[START Dataset]
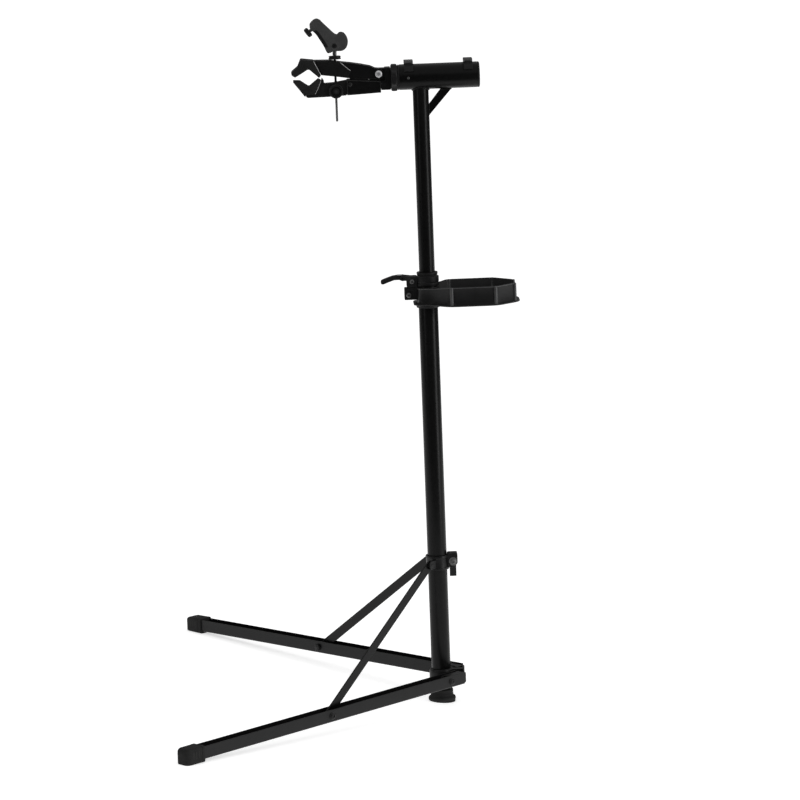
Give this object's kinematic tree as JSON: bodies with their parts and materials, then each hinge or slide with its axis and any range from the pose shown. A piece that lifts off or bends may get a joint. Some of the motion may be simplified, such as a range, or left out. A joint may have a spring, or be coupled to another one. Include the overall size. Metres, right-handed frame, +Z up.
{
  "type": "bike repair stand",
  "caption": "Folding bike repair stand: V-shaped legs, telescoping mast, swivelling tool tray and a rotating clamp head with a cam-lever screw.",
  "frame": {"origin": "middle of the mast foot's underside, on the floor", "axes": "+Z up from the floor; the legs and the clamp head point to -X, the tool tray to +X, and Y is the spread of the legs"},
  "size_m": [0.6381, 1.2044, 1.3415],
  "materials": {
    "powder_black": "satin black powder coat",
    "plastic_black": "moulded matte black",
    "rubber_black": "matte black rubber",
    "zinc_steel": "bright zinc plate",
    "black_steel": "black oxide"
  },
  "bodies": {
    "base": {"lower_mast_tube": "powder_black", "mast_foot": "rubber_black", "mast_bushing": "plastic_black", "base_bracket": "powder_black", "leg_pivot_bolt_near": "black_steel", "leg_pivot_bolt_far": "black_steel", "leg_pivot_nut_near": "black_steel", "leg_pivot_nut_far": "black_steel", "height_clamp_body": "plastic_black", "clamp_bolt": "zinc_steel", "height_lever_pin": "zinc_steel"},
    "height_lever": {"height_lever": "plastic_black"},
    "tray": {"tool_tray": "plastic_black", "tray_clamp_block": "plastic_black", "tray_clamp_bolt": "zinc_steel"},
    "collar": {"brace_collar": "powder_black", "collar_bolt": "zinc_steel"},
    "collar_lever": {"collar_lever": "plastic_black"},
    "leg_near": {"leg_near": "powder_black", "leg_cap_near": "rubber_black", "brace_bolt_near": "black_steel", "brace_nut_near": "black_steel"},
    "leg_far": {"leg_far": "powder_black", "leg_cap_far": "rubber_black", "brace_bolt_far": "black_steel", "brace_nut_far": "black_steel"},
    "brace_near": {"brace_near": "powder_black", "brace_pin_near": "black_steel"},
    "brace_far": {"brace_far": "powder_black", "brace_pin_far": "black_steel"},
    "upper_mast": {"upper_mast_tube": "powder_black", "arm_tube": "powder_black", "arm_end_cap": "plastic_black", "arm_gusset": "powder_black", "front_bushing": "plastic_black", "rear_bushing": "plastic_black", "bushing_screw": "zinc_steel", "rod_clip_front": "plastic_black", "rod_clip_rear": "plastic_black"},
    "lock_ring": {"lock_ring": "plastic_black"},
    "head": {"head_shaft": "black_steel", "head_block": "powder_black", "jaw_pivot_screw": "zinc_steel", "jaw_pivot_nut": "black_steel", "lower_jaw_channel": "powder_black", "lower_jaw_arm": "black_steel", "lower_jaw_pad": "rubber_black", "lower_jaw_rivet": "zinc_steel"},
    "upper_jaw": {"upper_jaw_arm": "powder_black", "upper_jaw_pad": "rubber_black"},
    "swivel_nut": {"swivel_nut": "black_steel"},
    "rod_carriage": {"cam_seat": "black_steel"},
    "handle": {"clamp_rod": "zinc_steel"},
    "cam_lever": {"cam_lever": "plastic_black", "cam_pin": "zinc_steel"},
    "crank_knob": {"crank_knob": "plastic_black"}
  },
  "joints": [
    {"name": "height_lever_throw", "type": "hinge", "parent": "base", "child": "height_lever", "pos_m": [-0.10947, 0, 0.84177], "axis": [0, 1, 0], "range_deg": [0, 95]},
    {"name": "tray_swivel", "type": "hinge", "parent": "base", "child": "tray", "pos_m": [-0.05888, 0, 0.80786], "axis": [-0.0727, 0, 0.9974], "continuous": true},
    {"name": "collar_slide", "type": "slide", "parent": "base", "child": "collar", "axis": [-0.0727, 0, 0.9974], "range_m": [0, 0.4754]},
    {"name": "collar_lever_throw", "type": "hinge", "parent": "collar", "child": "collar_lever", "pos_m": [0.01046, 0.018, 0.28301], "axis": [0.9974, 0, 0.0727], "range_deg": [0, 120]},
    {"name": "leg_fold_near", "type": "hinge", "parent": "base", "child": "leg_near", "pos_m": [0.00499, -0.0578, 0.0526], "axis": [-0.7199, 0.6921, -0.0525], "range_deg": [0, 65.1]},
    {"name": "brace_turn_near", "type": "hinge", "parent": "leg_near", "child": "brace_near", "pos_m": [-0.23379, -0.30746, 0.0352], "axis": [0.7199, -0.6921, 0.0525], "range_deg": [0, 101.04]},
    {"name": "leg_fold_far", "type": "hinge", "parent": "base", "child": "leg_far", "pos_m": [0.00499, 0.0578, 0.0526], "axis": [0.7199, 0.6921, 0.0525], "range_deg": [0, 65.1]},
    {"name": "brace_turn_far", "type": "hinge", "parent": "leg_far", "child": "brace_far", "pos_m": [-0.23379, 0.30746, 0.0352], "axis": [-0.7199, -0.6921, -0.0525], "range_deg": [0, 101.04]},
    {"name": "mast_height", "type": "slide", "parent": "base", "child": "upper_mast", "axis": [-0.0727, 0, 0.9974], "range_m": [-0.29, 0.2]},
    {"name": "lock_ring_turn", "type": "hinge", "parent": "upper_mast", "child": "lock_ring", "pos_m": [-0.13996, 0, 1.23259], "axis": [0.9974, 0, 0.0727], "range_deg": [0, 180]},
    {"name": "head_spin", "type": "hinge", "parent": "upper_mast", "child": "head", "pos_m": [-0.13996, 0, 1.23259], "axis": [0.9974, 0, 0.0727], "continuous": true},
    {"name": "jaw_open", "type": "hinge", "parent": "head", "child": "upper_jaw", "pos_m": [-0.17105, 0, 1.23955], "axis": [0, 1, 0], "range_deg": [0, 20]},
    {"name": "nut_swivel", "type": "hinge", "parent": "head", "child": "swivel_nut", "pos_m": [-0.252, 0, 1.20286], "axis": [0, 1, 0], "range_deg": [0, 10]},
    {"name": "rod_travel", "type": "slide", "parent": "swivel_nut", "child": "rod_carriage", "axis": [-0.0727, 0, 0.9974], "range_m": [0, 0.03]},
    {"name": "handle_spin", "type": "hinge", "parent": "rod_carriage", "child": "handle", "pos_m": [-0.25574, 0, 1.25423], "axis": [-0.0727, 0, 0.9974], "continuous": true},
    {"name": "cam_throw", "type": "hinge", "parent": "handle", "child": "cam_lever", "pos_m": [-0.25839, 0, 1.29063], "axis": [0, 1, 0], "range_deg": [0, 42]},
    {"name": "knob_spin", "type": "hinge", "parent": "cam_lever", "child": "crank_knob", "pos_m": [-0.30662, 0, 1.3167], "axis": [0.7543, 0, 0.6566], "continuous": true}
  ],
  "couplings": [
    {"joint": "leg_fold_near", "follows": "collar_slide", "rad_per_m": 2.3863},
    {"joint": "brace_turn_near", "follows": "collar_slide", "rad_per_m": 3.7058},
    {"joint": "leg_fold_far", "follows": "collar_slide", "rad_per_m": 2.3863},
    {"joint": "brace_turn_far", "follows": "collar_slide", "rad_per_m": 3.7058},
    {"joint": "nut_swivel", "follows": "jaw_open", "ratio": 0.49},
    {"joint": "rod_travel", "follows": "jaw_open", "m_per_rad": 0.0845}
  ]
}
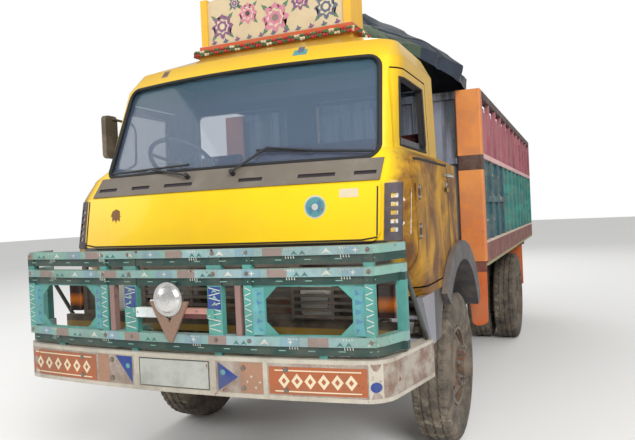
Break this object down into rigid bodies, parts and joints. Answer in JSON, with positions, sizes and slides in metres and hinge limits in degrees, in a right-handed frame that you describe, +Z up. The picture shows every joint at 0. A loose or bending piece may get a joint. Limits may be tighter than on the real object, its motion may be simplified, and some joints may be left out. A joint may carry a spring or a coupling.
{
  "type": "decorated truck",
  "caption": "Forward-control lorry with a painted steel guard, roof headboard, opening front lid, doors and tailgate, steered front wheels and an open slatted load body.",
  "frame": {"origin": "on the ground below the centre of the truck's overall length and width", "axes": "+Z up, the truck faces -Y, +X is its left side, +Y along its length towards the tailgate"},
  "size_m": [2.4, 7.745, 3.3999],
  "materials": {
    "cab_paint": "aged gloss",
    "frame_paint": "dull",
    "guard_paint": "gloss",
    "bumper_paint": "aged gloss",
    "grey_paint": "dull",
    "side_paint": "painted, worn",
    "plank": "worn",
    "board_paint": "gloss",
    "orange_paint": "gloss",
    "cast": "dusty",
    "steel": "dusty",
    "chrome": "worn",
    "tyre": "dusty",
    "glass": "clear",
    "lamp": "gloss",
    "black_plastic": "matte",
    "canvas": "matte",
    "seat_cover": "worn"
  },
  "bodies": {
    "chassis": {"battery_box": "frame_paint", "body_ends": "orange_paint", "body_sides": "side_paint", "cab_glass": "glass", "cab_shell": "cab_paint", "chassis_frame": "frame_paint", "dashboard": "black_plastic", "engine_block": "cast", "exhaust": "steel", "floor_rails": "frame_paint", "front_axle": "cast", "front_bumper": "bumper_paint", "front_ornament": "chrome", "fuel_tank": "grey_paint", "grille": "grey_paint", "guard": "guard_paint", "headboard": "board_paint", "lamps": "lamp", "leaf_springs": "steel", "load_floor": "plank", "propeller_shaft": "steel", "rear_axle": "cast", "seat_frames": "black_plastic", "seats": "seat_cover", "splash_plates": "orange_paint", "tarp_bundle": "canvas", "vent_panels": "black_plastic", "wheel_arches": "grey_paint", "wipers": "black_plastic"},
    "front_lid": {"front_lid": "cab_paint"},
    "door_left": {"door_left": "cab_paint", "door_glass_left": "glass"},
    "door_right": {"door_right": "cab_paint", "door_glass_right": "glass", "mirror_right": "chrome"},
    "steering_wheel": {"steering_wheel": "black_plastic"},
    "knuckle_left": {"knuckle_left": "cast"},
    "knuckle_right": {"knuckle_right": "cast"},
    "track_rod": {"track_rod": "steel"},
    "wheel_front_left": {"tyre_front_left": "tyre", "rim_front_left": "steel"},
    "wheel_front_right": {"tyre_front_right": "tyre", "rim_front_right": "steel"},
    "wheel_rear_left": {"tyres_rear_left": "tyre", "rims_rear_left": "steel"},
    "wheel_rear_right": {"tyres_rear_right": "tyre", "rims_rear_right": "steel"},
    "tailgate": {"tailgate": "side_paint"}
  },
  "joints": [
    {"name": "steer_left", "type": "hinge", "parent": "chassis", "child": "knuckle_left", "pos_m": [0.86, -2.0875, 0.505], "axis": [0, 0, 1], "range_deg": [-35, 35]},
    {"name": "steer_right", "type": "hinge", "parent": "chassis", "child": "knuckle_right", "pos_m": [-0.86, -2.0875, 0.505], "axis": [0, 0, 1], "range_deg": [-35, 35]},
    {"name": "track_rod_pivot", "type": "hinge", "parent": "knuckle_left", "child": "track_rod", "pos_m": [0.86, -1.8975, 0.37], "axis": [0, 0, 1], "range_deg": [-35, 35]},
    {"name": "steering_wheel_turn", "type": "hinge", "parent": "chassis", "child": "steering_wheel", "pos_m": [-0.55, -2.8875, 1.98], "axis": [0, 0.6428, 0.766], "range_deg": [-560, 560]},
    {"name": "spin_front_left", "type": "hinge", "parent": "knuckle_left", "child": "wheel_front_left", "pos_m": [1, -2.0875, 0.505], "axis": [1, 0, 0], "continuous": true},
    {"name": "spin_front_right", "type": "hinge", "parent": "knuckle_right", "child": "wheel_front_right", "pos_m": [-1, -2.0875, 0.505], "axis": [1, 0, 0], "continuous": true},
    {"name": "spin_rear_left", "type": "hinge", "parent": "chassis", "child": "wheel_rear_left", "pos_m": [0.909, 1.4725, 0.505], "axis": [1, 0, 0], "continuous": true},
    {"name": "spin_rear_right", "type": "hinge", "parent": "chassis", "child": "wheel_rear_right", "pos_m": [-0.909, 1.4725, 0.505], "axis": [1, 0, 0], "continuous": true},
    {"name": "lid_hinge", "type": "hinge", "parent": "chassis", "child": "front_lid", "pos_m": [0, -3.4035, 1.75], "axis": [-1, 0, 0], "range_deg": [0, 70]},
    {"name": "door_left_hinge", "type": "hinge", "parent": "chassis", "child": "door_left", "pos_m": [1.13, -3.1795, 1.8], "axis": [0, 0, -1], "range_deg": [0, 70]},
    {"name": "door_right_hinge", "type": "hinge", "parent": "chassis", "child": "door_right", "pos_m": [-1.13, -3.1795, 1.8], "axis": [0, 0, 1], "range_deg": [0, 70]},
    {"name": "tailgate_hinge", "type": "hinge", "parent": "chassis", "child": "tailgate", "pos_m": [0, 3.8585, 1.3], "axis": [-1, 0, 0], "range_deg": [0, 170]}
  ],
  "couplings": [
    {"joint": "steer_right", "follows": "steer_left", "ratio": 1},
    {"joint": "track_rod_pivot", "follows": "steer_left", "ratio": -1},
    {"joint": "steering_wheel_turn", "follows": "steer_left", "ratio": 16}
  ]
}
[END Dataset]
_Given exercise_
Find the lines containing "overall" and list every one of them.

_Answer to the task_
Give this object's kinematic tree as JSON: bodies with their parts and materials, then each hinge or slide with its axis and any range from the pose shown. A piece that lifts off or bends may get a joint. Some of the motion may be simplified, such as a range, or left out. A joint may have a spring, or be coupled to another one. Include the overall size. Metres, right-handed frame, +Z up.
  "frame": {"origin": "on the ground below the centre of the truck's overall length and width", "axes": "+Z up, the truck faces -Y, +X is its left side, +Y along its length towards the tailgate"},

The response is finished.